Records to process
## Start
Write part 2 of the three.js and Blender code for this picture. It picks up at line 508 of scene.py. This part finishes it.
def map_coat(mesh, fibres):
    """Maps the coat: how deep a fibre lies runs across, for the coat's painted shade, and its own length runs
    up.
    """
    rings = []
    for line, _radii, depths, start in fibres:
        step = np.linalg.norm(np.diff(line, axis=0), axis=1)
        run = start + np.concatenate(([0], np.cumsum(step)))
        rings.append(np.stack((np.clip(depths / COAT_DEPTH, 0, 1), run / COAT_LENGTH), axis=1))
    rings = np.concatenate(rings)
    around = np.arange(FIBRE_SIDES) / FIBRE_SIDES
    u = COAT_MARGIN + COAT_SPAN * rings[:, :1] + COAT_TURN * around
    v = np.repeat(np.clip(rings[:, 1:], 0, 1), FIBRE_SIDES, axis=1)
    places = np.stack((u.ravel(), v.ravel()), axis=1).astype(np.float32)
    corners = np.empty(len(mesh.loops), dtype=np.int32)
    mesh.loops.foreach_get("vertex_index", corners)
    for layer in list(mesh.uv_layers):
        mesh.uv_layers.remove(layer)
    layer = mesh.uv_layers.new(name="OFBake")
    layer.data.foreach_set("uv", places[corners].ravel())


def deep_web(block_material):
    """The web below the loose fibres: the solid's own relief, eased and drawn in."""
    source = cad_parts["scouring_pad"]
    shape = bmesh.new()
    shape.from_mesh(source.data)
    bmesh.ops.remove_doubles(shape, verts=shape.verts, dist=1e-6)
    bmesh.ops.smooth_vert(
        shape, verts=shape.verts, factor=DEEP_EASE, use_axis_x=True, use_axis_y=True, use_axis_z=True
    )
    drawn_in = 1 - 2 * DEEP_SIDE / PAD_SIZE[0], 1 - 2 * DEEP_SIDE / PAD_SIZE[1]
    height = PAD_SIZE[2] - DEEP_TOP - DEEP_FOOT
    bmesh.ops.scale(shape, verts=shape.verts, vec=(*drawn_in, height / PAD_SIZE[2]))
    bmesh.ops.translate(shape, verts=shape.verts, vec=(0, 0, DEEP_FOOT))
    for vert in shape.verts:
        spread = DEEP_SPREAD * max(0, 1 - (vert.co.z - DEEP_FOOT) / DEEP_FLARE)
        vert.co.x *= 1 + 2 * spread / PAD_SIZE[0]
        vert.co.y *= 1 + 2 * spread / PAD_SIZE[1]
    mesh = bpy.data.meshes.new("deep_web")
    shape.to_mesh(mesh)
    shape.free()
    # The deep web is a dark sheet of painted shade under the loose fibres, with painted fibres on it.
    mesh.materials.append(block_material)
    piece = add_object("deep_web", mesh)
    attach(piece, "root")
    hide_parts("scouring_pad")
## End
## Start
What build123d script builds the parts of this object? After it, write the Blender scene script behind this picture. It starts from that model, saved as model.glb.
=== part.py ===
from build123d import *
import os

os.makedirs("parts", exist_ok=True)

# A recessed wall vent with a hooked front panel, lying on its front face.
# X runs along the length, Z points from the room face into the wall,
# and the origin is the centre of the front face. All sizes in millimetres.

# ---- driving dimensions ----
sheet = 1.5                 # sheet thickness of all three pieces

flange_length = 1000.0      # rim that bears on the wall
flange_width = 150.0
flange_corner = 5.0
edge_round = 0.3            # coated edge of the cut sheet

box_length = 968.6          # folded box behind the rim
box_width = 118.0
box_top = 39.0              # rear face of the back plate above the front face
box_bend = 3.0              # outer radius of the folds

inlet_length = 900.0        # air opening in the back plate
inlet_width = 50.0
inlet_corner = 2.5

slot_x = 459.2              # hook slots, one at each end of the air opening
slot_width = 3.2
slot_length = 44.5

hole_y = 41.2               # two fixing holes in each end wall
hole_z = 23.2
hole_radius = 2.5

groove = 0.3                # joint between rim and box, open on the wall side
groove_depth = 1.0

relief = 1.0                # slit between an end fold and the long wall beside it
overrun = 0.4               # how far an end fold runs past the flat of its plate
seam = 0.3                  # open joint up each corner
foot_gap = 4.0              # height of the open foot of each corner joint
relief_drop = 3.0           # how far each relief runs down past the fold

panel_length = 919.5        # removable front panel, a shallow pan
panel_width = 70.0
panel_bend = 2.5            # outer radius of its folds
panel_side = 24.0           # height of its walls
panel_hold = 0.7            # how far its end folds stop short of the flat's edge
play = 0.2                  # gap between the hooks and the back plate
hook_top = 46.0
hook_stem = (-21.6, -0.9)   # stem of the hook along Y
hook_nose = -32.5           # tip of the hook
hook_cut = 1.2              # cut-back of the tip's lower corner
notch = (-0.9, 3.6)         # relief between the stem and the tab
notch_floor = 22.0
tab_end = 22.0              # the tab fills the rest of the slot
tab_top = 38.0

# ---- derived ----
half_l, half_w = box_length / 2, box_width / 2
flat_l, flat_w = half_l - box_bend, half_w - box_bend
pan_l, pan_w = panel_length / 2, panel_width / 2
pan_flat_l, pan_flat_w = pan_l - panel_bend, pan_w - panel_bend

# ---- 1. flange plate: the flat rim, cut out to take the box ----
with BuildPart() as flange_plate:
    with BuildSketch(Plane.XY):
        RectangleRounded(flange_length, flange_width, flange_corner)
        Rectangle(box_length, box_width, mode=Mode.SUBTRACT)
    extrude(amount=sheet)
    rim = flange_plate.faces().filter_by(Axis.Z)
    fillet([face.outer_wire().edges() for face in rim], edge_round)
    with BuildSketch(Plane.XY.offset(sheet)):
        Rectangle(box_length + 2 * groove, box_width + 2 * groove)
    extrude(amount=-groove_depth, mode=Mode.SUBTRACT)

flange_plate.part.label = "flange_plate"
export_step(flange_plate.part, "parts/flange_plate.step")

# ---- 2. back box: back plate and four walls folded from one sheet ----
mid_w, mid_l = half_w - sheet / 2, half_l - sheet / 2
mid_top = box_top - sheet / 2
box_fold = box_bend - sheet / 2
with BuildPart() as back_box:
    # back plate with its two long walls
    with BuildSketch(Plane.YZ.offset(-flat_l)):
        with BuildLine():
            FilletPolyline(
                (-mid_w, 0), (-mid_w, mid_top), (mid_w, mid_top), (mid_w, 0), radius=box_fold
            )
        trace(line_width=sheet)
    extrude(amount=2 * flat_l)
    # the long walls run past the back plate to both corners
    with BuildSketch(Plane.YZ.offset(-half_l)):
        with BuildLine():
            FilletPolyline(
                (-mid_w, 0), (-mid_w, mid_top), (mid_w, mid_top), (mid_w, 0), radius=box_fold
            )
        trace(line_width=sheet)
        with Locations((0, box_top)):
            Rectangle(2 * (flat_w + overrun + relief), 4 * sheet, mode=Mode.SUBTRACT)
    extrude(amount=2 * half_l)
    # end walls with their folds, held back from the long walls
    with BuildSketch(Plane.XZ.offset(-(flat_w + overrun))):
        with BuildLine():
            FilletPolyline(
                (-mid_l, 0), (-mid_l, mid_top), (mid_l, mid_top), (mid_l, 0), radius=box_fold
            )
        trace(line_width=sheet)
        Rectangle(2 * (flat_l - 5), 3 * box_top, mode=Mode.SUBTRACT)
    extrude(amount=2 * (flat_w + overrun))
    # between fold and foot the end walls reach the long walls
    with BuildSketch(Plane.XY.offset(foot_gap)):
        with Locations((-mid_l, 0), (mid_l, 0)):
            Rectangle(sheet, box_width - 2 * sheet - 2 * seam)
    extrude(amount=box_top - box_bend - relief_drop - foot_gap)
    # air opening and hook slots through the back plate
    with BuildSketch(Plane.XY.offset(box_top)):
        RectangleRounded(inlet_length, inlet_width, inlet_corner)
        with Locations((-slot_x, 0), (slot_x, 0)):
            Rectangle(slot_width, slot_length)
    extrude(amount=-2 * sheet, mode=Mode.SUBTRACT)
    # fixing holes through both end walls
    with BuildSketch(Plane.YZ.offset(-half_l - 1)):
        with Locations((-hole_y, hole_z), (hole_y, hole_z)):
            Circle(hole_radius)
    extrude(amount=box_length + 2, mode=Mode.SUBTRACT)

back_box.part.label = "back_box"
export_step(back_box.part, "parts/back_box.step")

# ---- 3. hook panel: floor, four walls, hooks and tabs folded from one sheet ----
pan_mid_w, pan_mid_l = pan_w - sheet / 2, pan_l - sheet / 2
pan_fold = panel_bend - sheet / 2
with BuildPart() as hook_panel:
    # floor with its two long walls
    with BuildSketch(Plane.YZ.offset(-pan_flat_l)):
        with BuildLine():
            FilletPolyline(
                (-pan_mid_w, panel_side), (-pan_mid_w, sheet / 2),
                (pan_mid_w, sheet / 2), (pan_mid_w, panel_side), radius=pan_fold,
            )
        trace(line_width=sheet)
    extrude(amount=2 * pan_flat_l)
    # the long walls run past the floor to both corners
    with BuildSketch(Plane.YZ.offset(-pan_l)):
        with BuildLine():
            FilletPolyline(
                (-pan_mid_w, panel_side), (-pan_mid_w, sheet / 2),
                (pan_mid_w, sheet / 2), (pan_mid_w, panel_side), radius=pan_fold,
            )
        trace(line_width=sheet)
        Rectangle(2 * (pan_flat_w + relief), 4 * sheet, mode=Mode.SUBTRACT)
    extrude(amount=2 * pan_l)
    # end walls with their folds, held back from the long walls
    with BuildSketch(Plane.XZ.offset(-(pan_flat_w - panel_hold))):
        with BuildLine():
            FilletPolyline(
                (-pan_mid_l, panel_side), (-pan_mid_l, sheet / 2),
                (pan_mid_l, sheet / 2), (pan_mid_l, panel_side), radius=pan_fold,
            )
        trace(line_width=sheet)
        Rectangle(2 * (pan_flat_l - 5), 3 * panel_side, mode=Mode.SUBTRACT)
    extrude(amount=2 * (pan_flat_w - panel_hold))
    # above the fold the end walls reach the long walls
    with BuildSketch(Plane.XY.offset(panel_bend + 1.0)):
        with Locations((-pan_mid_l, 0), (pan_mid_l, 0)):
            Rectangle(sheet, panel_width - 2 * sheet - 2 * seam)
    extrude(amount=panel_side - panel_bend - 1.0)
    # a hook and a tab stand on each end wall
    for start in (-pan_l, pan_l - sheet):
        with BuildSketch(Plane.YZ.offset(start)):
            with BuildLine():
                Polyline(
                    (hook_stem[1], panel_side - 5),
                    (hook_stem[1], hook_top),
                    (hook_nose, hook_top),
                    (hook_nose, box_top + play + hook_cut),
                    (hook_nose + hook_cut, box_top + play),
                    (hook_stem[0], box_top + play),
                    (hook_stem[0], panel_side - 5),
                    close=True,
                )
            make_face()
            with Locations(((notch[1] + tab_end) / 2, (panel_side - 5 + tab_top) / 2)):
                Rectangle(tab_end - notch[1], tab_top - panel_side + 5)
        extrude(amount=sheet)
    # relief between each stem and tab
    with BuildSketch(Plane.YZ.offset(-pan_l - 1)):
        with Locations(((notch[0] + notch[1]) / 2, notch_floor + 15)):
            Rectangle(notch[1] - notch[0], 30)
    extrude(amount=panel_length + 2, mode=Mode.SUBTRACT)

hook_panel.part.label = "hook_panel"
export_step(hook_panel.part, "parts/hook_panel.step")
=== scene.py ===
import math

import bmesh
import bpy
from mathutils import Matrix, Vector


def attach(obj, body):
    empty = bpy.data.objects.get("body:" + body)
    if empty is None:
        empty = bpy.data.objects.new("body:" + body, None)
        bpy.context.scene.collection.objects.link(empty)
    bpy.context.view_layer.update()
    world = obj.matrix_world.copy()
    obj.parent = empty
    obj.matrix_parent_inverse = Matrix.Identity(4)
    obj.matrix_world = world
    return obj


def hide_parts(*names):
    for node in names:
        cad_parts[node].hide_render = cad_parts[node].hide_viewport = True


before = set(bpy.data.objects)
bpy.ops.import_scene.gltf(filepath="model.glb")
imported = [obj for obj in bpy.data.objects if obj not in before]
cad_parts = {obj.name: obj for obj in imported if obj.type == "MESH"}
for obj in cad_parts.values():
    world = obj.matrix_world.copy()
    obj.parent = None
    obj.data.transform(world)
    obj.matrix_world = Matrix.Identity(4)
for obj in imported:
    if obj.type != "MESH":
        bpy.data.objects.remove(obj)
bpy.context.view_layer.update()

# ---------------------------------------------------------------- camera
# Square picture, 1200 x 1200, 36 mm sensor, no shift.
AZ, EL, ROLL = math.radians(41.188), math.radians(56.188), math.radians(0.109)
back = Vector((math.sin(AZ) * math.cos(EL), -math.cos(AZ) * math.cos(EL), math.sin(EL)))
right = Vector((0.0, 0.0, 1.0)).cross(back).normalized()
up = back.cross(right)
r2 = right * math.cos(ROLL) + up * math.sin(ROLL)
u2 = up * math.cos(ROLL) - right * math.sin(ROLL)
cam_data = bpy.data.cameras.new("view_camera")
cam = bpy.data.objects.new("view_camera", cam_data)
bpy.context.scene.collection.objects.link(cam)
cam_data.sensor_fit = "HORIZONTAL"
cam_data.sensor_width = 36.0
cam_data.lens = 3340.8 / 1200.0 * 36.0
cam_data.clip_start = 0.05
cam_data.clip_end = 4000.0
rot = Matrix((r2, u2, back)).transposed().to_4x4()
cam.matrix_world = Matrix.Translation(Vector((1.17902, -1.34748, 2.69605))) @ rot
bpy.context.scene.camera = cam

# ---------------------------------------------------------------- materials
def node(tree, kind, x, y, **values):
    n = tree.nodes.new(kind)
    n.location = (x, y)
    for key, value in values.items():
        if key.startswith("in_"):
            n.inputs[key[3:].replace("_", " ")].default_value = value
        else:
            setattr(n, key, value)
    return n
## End
## Start
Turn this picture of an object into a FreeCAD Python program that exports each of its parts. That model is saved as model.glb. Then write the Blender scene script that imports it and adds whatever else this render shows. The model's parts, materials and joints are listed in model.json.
## End
Work to be completed
From the entries above, extract only the lines running from the one containing "extrude(amount=panel_length + 2, mode=Mode.SUBTRACT)" through the one containing "obj.parent = empty", inclusive.

Exercise solution
    extrude(amount=panel_length + 2, mode=Mode.SUBTRACT)

hook_panel.part.label = "hook_panel"
export_step(hook_panel.part, "parts/hook_panel.step")
=== scene.py ===
import math

import bmesh
import bpy
from mathutils import Matrix, Vector


def attach(obj, body):
    empty = bpy.data.objects.get("body:" + body)
    if empty is None:
        empty = bpy.data.objects.new("body:" + body, None)
        bpy.context.scene.collection.objects.link(empty)
    bpy.context.view_layer.update()
    world = obj.matrix_world.copy()
    obj.parent = empty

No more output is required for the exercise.